Expanding the window size to match the capacity of an LFN results in a corresponding increase of the probability of more than one packet per window being dropped. This could have a devastating effect upon the throughput of TCP over an LFN. In addition, if a congestion control mechanism based upon some form of random dropping were introduced into gateways, randomly spaced packet drops would become common, possible increasing the probability of dropping more than one packet per window
Excerpt from Wikipedia:
Because some routers and firewalls do not properly implement TCP Window Scaling, it can cause a user's Internet connection to malfunction intermittently for a few minutes, then appear to start working again for no reason. There is also an issue if a firewall doesn't support the TCP extensions
To test if TCP Window Scaling was causing the problem, I configured the distribution point not to use it. To do this the registry parameter Tcp1323Opts was set to 0. See the following Microsoft article for information on how to configure this:
After restarting the server, the next Windows 7 deployment to one of the new computer models that was failing completed successfully.

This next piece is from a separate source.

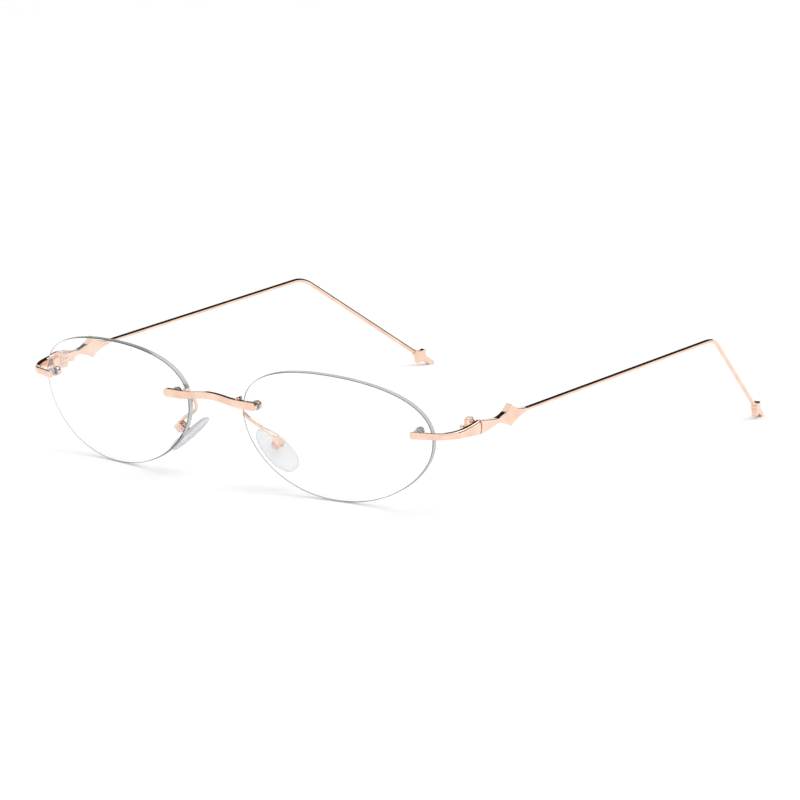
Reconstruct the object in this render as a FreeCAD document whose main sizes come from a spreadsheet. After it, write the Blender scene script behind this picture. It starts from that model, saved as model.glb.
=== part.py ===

I would have liked to look in a network trace when the client downloaded all the files in the MDT package while in Windows PE to see whether TCP Window Scaling was used but I missed this. It would be nice to know if the TCP/IP stack in Windows PE is capable of requesting TCP 1323 options during a three-way TCP connection hand-shake because if it isn't, that would explain why downloading all the files from the MDT package in Windows PE always worked.
Although disabling TCP Window Scaling and Timestamps on the distribution point allowed our Windows 7 deployments to continue, I don't recommend to do this without first checking your network devices such as gateways and routers for potential compatibility issues with TCP 1323 extensions. After all, these extensions are there to utilize the increased network capabilities provided by "fat pipe" networks such as fiber optic networks.